The Healing Power of Meditation

Wednesday, July 12, 2017:

When religion is not about healing, it really does not have much to offer people in this life. Many have called such disembodied theology “carrot on the stick” theology or, as my friend Brian McLaren says, we made the Gospel largely into “an evacuation plan for heaven.” [1] If we don’t understand the need and desire for healing now, then salvation (salus = healing) becomes a matter of hoping for some form of delayed gratification. We desperately need healing for groups, institutions, marriage, the wounds of war, abuse, race relations, and the endless social problems in which we are drowning today. But we won’t know how to heal if we never learn the skills at ground zero: the individual human heart.
For much of its history following 313 AD, the Christian church’s job or concern was not healing, but rather maintaining social and church order: doling out graces and indulgences (as if that were possible); granting dispensations, annulments, absolutions, and penalties; keeping people in first marriages at all costs, instead of seeing marriage as an arena for growth, forgiveness, and transformation.
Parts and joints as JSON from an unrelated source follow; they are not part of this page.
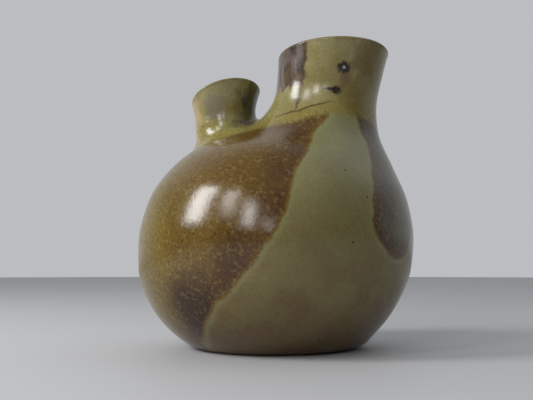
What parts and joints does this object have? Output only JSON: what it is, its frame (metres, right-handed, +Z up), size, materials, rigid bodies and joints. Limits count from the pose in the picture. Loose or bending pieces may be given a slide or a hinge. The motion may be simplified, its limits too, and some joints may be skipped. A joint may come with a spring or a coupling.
{
  "type": "double-necked vase",
  "caption": "Globular glazed stoneware vase with a wide and a narrow flared neck, both cut at a slant, standing on a turned foot ring.",
  "frame": {"origin": "on the table, under the middle of the globe", "axes": "+Z up, +X from the small neck towards the large neck"},
  "size_m": [0.2111, 0.2114, 0.23],
  "materials": {
    "body_glaze": "glossy ash glaze on stoneware: ochre-brown pours over pale green-grey",
    "large_neck_glaze": "satin olive glaze on stoneware with dark iron marks",
    "small_neck_glaze": "satin mottled olive and brown glaze on stoneware"
  },
  "bodies": {
    "root": {"body_lower": "body_glaze", "body_upper": "body_glaze", "large_neck": "large_neck_glaze", "large_neck_coil": "large_neck_glaze", "small_neck": "small_neck_glaze", "small_neck_coil": "small_neck_glaze"}
  },
  "joints": []
}
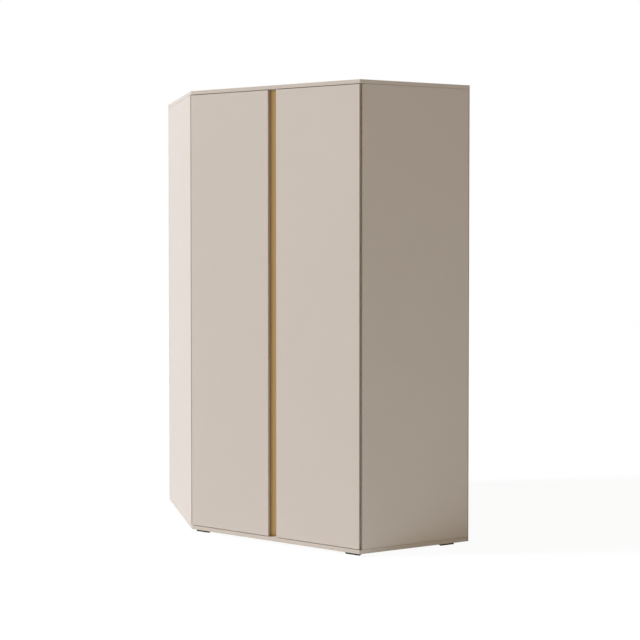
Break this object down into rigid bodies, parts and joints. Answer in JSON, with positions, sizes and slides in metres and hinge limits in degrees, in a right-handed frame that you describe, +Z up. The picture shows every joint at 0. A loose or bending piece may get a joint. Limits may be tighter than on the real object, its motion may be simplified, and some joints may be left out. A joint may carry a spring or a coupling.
{
  "type": "corner wardrobe",
  "caption": "Five-sided corner wardrobe with a diagonal front, two flat doors either side of a recessed metal grip strip, a hat shelf and a clothes rail inside.",
  "frame": {"origin": "on the floor, under the middle of the plan's bounding box", "axes": "+Z up; the doors face -Y; +X is to the right for someone who faces the doors; the room corner is at the +Y end"},
  "size_m": [1.6292, 1.1958, 2.1],
  "materials": {
    "carcass_laminate": "chipboard with a matte beige-grey laminate and matching edge bands",
    "door_laminate": "chipboard with a smooth satin-matte beige-grey laminate and matching edge bands",
    "back_board": "thin hardboard with a pale lacquered face",
    "gold_strip": "gold-coloured brushed anodised strip, satin",
    "hinge_steel": "nickel-plated pressed steel",
    "zinc_steel": "bent zinc-plated sheet steel",
    "chrome_rail": "polished chrome plating",
    "black_plastic": "moulded matte black plastic",
    "clear_rubber": "soft translucent pad"
  },
  "bodies": {
    "carcass": {"bottom_plate": "carcass_laminate", "top_plate": "carcass_laminate", "left_end_panel": "carcass_laminate", "right_end_panel": "carcass_laminate", "left_back_panel": "back_board", "right_back_panel": "back_board", "left_corner_stile": "carcass_laminate", "right_corner_stile": "carcass_laminate", "hat_shelf": "carcass_laminate", "centre_post": "carcass_laminate", "gold_strip": "gold_strip", "post_bracket_top": "zinc_steel", "post_bracket_bottom": "zinc_steel", "clothes_rail": "chrome_rail", "rail_hanger_left": "chrome_rail", "rail_hanger_middle": "chrome_rail", "rail_hanger_right": "chrome_rail", "corner_foot": "black_plastic", "shelf_support_front_left": "zinc_steel", "shelf_support_middle_left": "zinc_steel", "shelf_support_rear_left": "zinc_steel", "left_front_foot": "black_plastic", "left_rear_foot": "black_plastic", "left_bumper_lower": "clear_rubber", "left_bumper_upper": "clear_rubber", "left_hinge_plate_1": "hinge_steel", "left_hinge_plate_2": "hinge_steel", "left_hinge_plate_3": "hinge_steel", "left_hinge_plate_4": "hinge_steel", "left_hinge_arm_1": "hinge_steel", "left_hinge_arm_2": "hinge_steel", "left_hinge_arm_3": "hinge_steel", "left_hinge_arm_4": "hinge_steel", "shelf_support_front_right": "zinc_steel", "shelf_support_middle_right": "zinc_steel", "shelf_support_rear_right": "zinc_steel", "right_front_foot": "black_plastic", "right_rear_foot": "black_plastic", "right_bumper_lower": "clear_rubber", "right_bumper_upper": "clear_rubber", "right_hinge_plate_1": "hinge_steel", "right_hinge_plate_2": "hinge_steel", "right_hinge_plate_3": "hinge_steel", "right_hinge_plate_4": "hinge_steel", "right_hinge_arm_1": "hinge_steel", "right_hinge_arm_2": "hinge_steel", "right_hinge_arm_3": "hinge_steel", "right_hinge_arm_4": "hinge_steel"},
    "left_leaf": {"left_door": "door_laminate", "left_hinge_cup_1": "hinge_steel", "left_hinge_cup_2": "hinge_steel", "left_hinge_cup_3": "hinge_steel", "left_hinge_cup_4": "hinge_steel"},
    "right_leaf": {"right_door": "door_laminate", "right_hinge_cup_1": "hinge_steel", "right_hinge_cup_2": "hinge_steel", "right_hinge_cup_3": "hinge_steel", "right_hinge_cup_4": "hinge_steel"}
  },
  "joints": [
    {"name": "left_door_hinge", "type": "hinge", "parent": "carcass", "child": "left_leaf", "pos_m": [-0.43146, -0.59786, 1.0575], "axis": [0, 0, -1], "range_deg": [0, 105]},
    {"name": "right_door_hinge", "type": "hinge", "parent": "carcass", "child": "right_leaf", "pos_m": [0.43146, -0.59786, 1.0575], "axis": [0, 0, 1], "range_deg": [0, 105]}
  ]
}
In general, we tried to resolve issues of the soul and the Spirit by juridical and “transactional” means, which in my opinion seldom work.
As priests, we felt our job was to absolve sin rather than actually transform people. “Get rid of the contaminating element,” as it were, rather than “Learn what you can about yourself and God because of this conflict.” Those are two very different paths. In the four Gospels, Jesus did two things over and over again: he preached and he healed. We have done a lot of preaching, but not too much healing. We did not know how.
If there isn’t much of a relationship between our religion and our politics, I think it’s because we are not involved in healing ourselves. How can we understand the healing of the world? Only whole people can imagine or call forth a more whole world. Healing depends upon relating with love and compassion. Religion usually focuses on imputing and then forgiving guilt. This is much more about “sin management” than it is about proclaiming a larger-than-life vision for humanity. Remember that the ego contracts around problems. The soul gathers and is drawn by meaning. We too often settle for problem solving. It really is the best way to keep the laity coming back, strangely enough. Carrot on the stick theology keeps us clergy in business. I wish it did not work so well.
Christianity must first teach people how to really pray so they can relate to God as adults. This creates spiritual inter-dependence instead of infantile codependency which people eventually react against. I say this coming from a church that put most of its resources into training children in rote prayers. We can do so much better.

Gateway to Silence:
Build on the positive; build on love.

 

References:

[1] Brian McLaren, Why Did Jesus, Moses, the Buddha, and Mohammed Cross the Road?: Christian Identity in a Multi-Faith World (New York: Jericho Books), 211.
Adapted from Richard Rohr, Dancing Standing Still: Healing the World from a Place of Prayer (Paulist Press: 2014), 53-55.